▶ _THE EXERCISE_
Write out each line of the material again, word for word.

[START MATERIAL TO PROCESS]

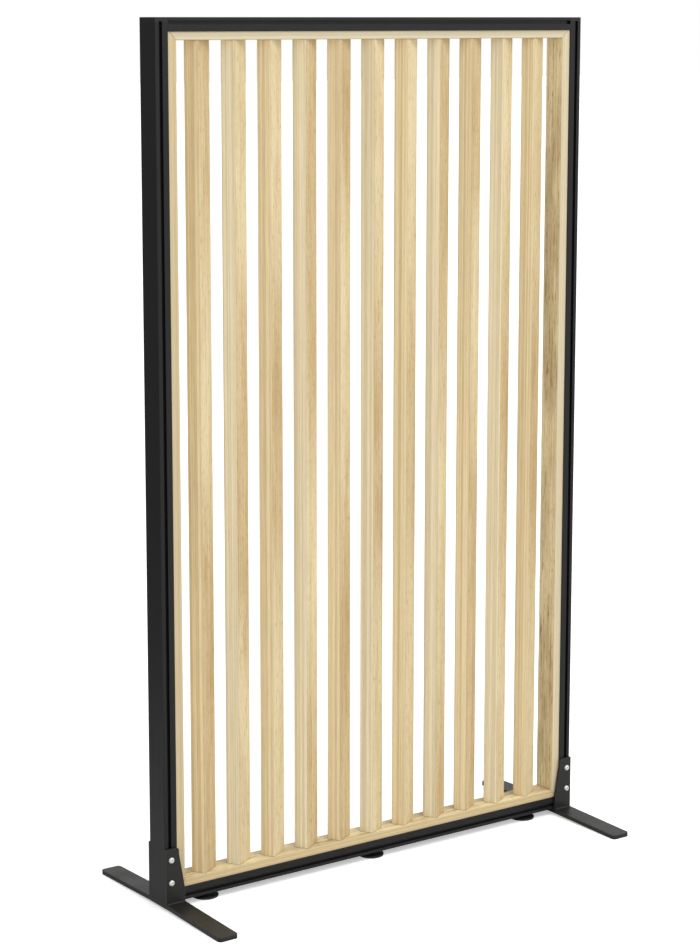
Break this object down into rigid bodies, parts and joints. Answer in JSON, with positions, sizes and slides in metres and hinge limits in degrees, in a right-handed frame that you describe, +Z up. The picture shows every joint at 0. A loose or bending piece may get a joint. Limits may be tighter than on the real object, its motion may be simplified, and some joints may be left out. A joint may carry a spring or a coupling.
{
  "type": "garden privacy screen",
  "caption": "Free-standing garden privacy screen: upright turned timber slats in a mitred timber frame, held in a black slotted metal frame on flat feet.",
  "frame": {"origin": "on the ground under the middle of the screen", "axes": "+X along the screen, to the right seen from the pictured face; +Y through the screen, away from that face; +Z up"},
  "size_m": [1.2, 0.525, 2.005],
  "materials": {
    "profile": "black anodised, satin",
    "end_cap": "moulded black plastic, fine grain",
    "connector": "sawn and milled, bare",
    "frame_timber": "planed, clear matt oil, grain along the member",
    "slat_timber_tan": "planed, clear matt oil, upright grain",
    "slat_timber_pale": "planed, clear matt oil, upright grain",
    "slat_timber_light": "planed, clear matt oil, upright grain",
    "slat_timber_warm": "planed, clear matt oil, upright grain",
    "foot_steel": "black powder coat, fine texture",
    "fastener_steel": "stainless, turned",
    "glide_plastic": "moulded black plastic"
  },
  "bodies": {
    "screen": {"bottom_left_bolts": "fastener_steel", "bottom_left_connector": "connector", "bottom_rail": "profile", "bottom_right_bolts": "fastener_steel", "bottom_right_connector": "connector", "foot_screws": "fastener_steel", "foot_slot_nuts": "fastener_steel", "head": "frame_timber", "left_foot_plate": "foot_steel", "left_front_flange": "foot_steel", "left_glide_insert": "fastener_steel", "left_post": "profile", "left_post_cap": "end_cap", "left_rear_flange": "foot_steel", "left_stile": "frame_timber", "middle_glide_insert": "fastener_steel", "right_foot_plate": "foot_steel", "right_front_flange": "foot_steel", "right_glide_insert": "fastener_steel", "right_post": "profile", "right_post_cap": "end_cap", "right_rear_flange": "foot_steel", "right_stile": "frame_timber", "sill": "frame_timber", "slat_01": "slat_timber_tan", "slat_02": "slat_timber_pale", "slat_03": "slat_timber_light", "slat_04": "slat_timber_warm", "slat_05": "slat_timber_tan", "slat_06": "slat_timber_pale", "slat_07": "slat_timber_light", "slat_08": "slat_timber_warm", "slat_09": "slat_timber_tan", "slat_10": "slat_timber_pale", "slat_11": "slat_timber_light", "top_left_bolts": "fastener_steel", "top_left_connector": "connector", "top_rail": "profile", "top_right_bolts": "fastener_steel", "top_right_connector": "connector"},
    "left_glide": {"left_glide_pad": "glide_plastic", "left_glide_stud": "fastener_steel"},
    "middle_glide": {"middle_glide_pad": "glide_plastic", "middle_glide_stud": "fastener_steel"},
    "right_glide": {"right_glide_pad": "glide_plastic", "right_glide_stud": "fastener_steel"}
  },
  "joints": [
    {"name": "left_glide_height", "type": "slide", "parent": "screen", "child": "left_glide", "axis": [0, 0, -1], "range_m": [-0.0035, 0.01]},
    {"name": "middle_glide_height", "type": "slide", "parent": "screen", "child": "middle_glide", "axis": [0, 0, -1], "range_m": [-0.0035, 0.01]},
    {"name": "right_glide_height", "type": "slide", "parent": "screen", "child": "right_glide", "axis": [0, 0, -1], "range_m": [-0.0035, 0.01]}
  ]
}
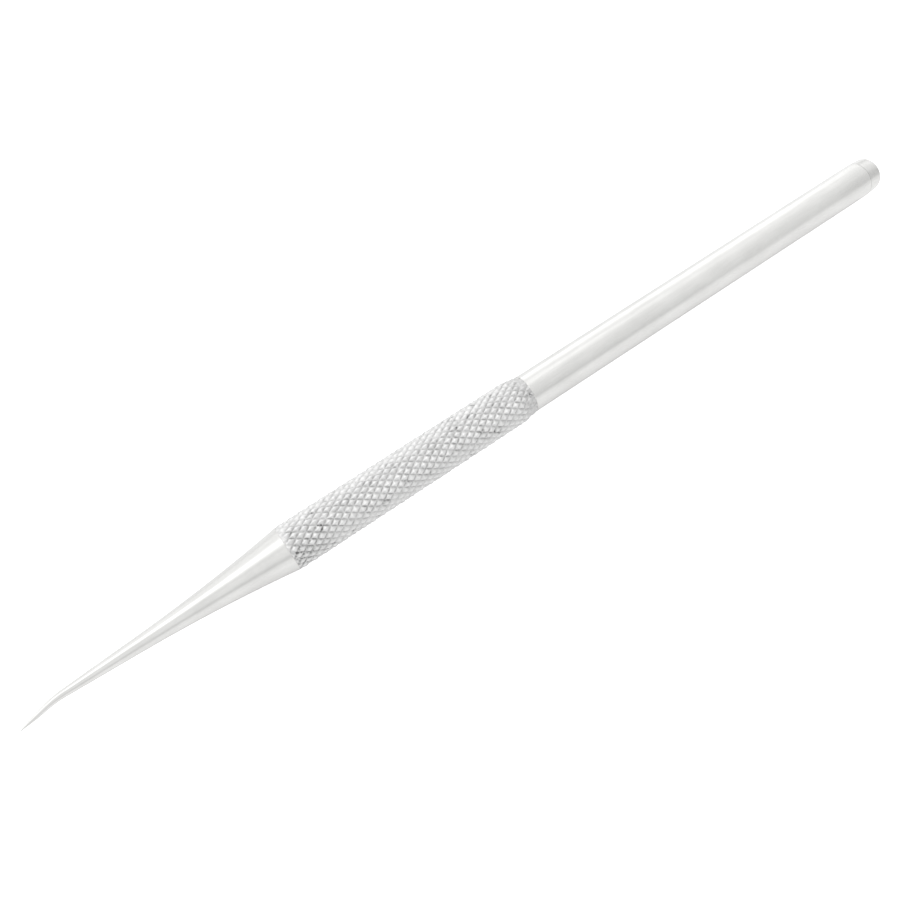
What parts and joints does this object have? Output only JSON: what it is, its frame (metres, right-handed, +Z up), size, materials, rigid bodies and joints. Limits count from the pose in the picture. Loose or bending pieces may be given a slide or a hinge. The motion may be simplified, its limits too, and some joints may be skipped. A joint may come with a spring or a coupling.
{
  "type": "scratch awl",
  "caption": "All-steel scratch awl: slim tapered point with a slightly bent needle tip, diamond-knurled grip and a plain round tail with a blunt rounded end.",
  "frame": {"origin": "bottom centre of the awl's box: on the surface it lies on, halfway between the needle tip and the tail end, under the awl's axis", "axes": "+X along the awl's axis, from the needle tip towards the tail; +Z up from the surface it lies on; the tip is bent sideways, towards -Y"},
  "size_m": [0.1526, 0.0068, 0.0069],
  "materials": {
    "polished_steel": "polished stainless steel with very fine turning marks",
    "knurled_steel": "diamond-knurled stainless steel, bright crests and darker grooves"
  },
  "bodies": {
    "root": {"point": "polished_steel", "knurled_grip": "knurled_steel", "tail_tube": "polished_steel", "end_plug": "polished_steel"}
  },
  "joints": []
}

[END MATERIAL TO PROCESS]

▶ _FINISHED TASK_
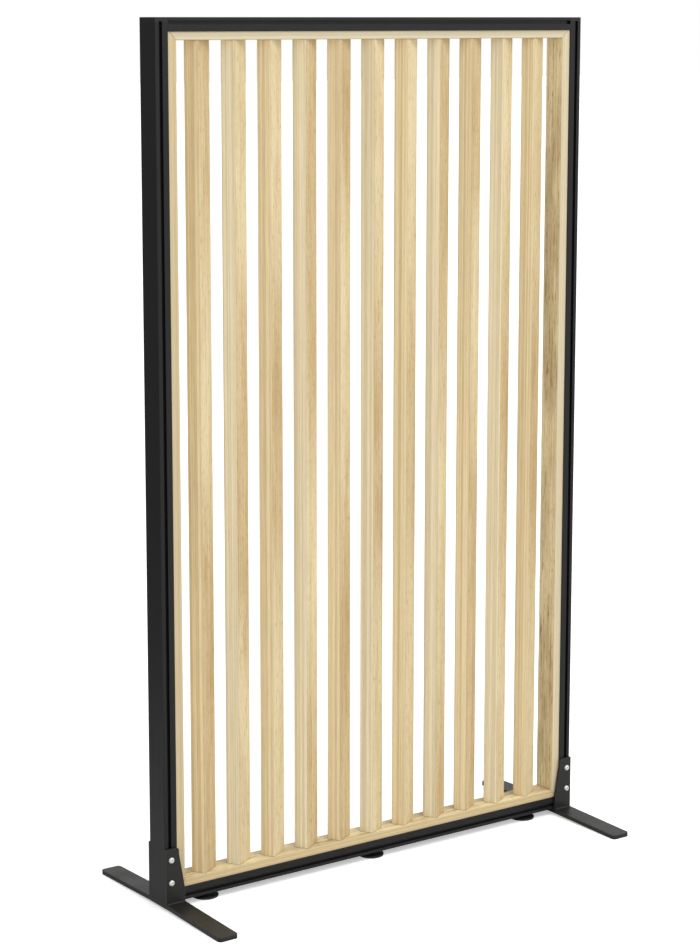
Break this object down into rigid bodies, parts and joints. Answer in JSON, with positions, sizes and slides in metres and hinge limits in degrees, in a right-handed frame that you describe, +Z up. The picture shows every joint at 0. A loose or bending piece may get a joint. Limits may be tighter than on the real object, its motion may be simplified, and some joints may be left out. A joint may carry a spring or a coupling.
{
  "type": "garden privacy screen",
  "caption": "Free-standing garden privacy screen: upright turned timber slats in a mitred timber frame, held in a black slotted metal frame on flat feet.",
  "frame": {"origin": "on the ground under the middle of the screen", "axes": "+X along the screen, to the right seen from the pictured face; +Y through the screen, away from that face; +Z up"},
  "size_m": [1.2, 0.525, 2.005],
  "materials": {
    "profile": "black anodised, satin",
    "end_cap": "moulded black plastic, fine grain",
    "connector": "sawn and milled, bare",
    "frame_timber": "planed, clear matt oil, grain along the member",
    "slat_timber_tan": "planed, clear matt oil, upright grain",
    "slat_timber_pale": "planed, clear matt oil, upright grain",
    "slat_timber_light": "planed, clear matt oil, upright grain",
    "slat_timber_warm": "planed, clear matt oil, upright grain",
    "foot_steel": "black powder coat, fine texture",
    "fastener_steel": "stainless, turned",
    "glide_plastic": "moulded black plastic"
  },
  "bodies": {
    "screen": {"bottom_left_bolts": "fastener_steel", "bottom_left_connector": "connector", "bottom_rail": "profile", "bottom_right_bolts": "fastener_steel", "bottom_right_connector": "connector", "foot_screws": "fastener_steel", "foot_slot_nuts": "fastener_steel", "head": "frame_timber", "left_foot_plate": "foot_steel", "left_front_flange": "foot_steel", "left_glide_insert": "fastener_steel", "left_post": "profile", "left_post_cap": "end_cap", "left_rear_flange": "foot_steel", "left_stile": "frame_timber", "middle_glide_insert": "fastener_steel", "right_foot_plate": "foot_steel", "right_front_flange": "foot_steel", "right_glide_insert": "fastener_steel", "right_post": "profile", "right_post_cap": "end_cap", "right_rear_flange": "foot_steel", "right_stile": "frame_timber", "sill": "frame_timber", "slat_01": "slat_timber_tan", "slat_02": "slat_timber_pale", "slat_03": "slat_timber_light", "slat_04": "slat_timber_warm", "slat_05": "slat_timber_tan", "slat_06": "slat_timber_pale", "slat_07": "slat_timber_light", "slat_08": "slat_timber_warm", "slat_09": "slat_timber_tan", "slat_10": "slat_timber_pale", "slat_11": "slat_timber_light", "top_left_bolts": "fastener_steel", "top_left_connector": "connector", "top_rail": "profile", "top_right_bolts": "fastener_steel", "top_right_connector": "connector"},
    "left_glide": {"left_glide_pad": "glide_plastic", "left_glide_stud": "fastener_steel"},
    "middle_glide": {"middle_glide_pad": "glide_plastic", "middle_glide_stud": "fastener_steel"},
    "right_glide": {"right_glide_pad": "glide_plastic", "right_glide_stud": "fastener_steel"}
  },
  "joints": [
    {"name": "left_glide_height", "type": "slide", "parent": "screen", "child": "left_glide", "axis": [0, 0, -1], "range_m": [-0.0035, 0.01]},
    {"name": "middle_glide_height", "type": "slide", "parent": "screen", "child": "middle_glide", "axis": [0, 0, -1], "range_m": [-0.0035, 0.01]},
    {"name": "right_glide_height", "type": "slide", "parent": "screen", "child": "right_glide", "axis": [0, 0, -1], "range_m": [-0.0035, 0.01]}
  ]
}
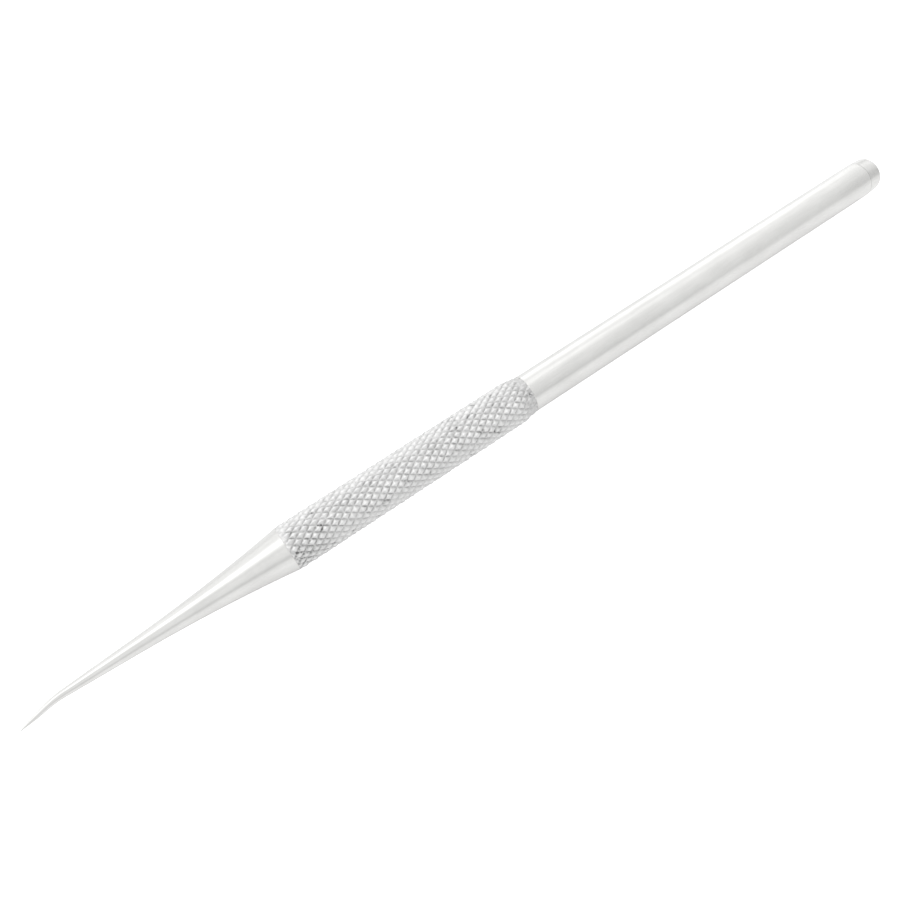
What parts and joints does this object have? Output only JSON: what it is, its frame (metres, right-handed, +Z up), size, materials, rigid bodies and joints. Limits count from the pose in the picture. Loose or bending pieces may be given a slide or a hinge. The motion may be simplified, its limits too, and some joints may be skipped. A joint may come with a spring or a coupling.
{
  "type": "scratch awl",
  "caption": "All-steel scratch awl: slim tapered point with a slightly bent needle tip, diamond-knurled grip and a plain round tail with a blunt rounded end.",
  "frame": {"origin": "bottom centre of the awl's box: on the surface it lies on, halfway between the needle tip and the tail end, under the awl's axis", "axes": "+X along the awl's axis, from the needle tip towards the tail; +Z up from the surface it lies on; the tip is bent sideways, towards -Y"},
  "size_m": [0.1526, 0.0068, 0.0069],
  "materials": {
    "polished_steel": "polished stainless steel with very fine turning marks",
    "knurled_steel": "diamond-knurled stainless steel, bright crests and darker grooves"
  },
  "bodies": {
    "root": {"point": "polished_steel", "knurled_grip": "knurled_steel", "tail_tube": "polished_steel", "end_plug": "polished_steel"}
  },
  "joints": []
}